Hector debió de sentir menos cargo de conciencia al pensar así de O'Fallon, tomándola por una especie de ser superior que no sentía dolor alguno cuando le clavaban puñales en el cuerpo, que no sangraba cuando la herían.

Pero a falta de hechos comprobables, ¿por qué no acomodar la realidad con el deseo? Quería creer que le iban bien las cosas, que seguía valerosamente con su vida. Se dio cuenta de que sus artículos habían dejado de aparecer en
Photoplay
, pero eso probablemente quería decir que se había ido de la ciudad o tenía trabajo en otra parte, y de momento se negó a investigar posibilidades más sombrías.

No fue hasta que ella emergió de nuevo a la superficie (echándole una carta por debajo de la puerta en Nochevieja) cuando comprendió lo horriblemente que se había equivocado. En octubre, dos semanas después de que la abandonara, se había cortado las venas en la bañera. Si no hubiera sido porque el agua se filtró al apartamento de abajo, su casera no habría abierto la puerta, y no habrían encontrado a Brigid hasta que hubiera sido demasiado tarde. La llevaron en ambulancia al hospital. Se recuperó al cabo de dos días, pero mentalmente estaba deshecha, le escribía, lloraba a cada momento y manifestaba un comportamiento tan incoherente, que los médicos decidieron mantenerla en observación. Lo que condujo a una estancia de dos meses en un pabellón psiquiátrico. Estaba dispuesta a pasar allí el resto de su existencia, pero sólo porque ahora su único propósito en la vida era encontrar la forma de suicidarse, y daba igual el sitio donde la pusieran. Entonces, justo cuando se disponía a hacer un nuevo intento, ocurrió un milagro.

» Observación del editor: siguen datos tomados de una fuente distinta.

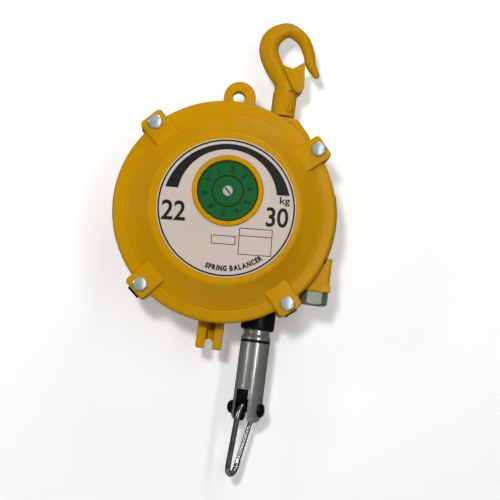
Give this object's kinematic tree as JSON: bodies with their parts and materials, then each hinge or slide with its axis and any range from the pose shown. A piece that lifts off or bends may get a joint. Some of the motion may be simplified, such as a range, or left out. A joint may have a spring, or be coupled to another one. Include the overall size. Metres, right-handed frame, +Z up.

O mejor dicho, descubrió que ya había ocurrido un milagro y que hacía dos meses que vivía bajo su influjo. Cuando los médicos le confirmaron que se trataba de un hecho real y no de un producto de su imaginación, ya no deseó morir. Había perdido la fe años atrás, continuaba. No se confesaba desde el instituto, pero cuando la enfermera llegó aquella mañana para darle los resultados del análisis, sintió como si Dios hubiese puesto su boca sobre la suya y le hubiera insuflado de nuevo la vida. Estaba embarazada. Había ocurrido en el otoño, la última noche que pasaron juntos, y ahora llevaba el hijo de Hector en las entrañas.